AAH en couple : l’Assemblée nationale dit stop à la prise en compte des ressources du conjoint
Les députés ont adopté une proposition de loi faisant de l’AAH une allocation ne dépendant plus des ressources du conjoint. Contre l’avis du gouvernement. Le texte doit désormais être examiné par le Sénat.
Pas grand monde ne l’a vue venir. Et certainement pas le gouvernement. Jeudi 13 février, l’Assemblée nationale a adopté une proposition de loi supprimant la prise en compte des ressources du conjoint, concubin ou pacsé pour le calcul de l’allocation adulte handicapé (AAH). Contre l’avis du gouvernement.
Une proposition de loi, à la différence d’un projet de loi, est un texte soumis par des parlementaires et non par un ministère. Ceux de Libertés et territoires en l’occurrence. Ce groupe hétéroclite est composé de députés du centre gauche, du centre droit, de gauche et de nationalistes corses.
Une nouvelle tentative… après d’autres
Ce n’est pas la première fois que des élus tentent de mettre fin à cette règle de calcul de l’AAH, considérée comme injuste par de nombreuses personnes handicapées. En 2018, la proposition de loi de Marie-Georges Buffet avait été co-signée par une cinquantaine de députés de tout bord. Mais le gouvernement s’y était opposé. Et les députés de La République en marche (LREM), majoritaires à l’Assemblée nationale, avaient repoussé le texte.

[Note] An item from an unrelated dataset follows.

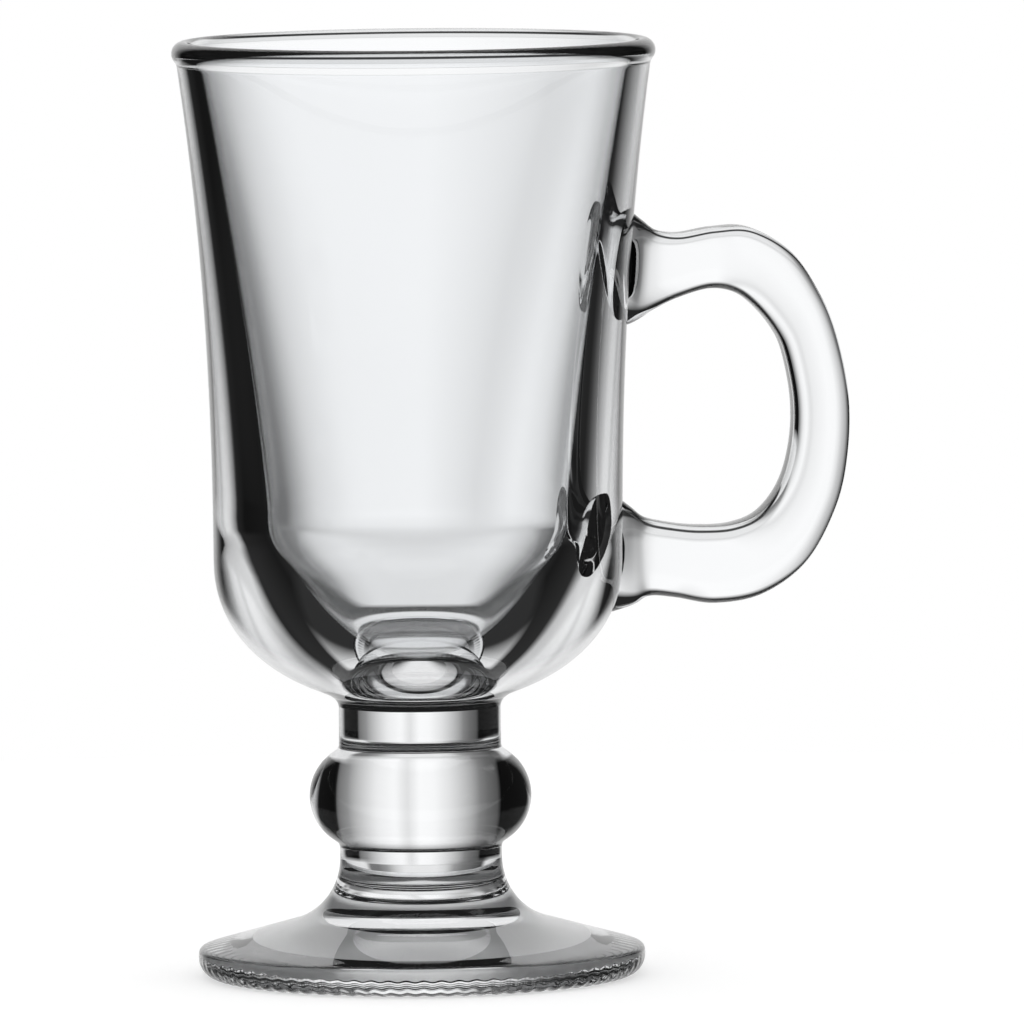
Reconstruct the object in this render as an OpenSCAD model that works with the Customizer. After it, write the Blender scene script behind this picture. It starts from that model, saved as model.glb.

Les élus de l’opposition plus nombreux
Hier, ils n’étaient pas suffisamment nombreux dans l’hémicycle. Sur leurs 298 membres, seuls 35 étaient présents. Idem chez leurs alliés du Modem : 5 sur 45. Et, en plus, 9 ont fait faux bond en votant pour (5) ou en s’abstenant (4). Faut-il y voir un simple concours de circonstances ou une manifestation des tensions actuelles entre les élus de la majorité et le gouvernement ?
Les 14 votants du groupe Libertés et territoires ont trouvé le renfort de tous les députés d’opposition présents et de l’UDI, pourtant alliée à LREM. Résultat, avec 44 voix pour et 31 voix contre, le texte a été adopté.
L’argument minoritaire de Sophie Cluzel
Sophie Cluzel, la secrétaire d’État chargée des personnes handicapées, avait tenté en vain de les en dissuader. Elle s’engageait à rendre un rapport, d’ici juin, sur les gagnants et les perdants d’une telle réforme.
Parmi ces derniers pourraient figurer des couples où l’allocataire de l’AAH est la seule personne qui travaille, a-t-elle avancé. Son allocation risque alors de diminuer. Avec l’individualisation de l’AAH, le plafond de ressources couple – plus élevé – disparaîtrait en effet. Mais ces situations sont marginales. Seuls 20 % des allocataires travaillent. Et la part de ceux qui vivent en couple et sont les seuls à avoir des ressources est donc encore plus faible.
Vote à l’identique indispensable
L’adoption par l’Assemblée nationale n’est qu’une première étape. La proposition de loi doit désormais passer devant les sénateurs. « Nous allons désormais voir quel groupe du Sénat peut reprendre notre proposition de loi pour qu’elle soit inscrite à l’ordre du jour », précise Bertrand Pancher, un député du Mouvement radical faisant partie de Libertés et territoires, à l’initiative de la réforme.
Il devra alors absolument être adopté, par les sénateurs, sans aucun changement pour que la loi devienne effective. Sinon, il reviendra en seconde lecture à l’Assemblée nationale. Et, là, les députés LREM ne se laisseront pas surprendre une deuxième fois…
La proposition doit être votée & validée par le Sénat (à majorité LREM) et sera ensuite de retour à l’Assemblée Nationale pour confirmer ou pas ce projet de loi par les députés. Vu la position de la Ministre chargée des personnes en situation de handicap – Sophie Cluzel – qui a voté CONTRE ce projet, il y a peu de chances que ça aboutisse…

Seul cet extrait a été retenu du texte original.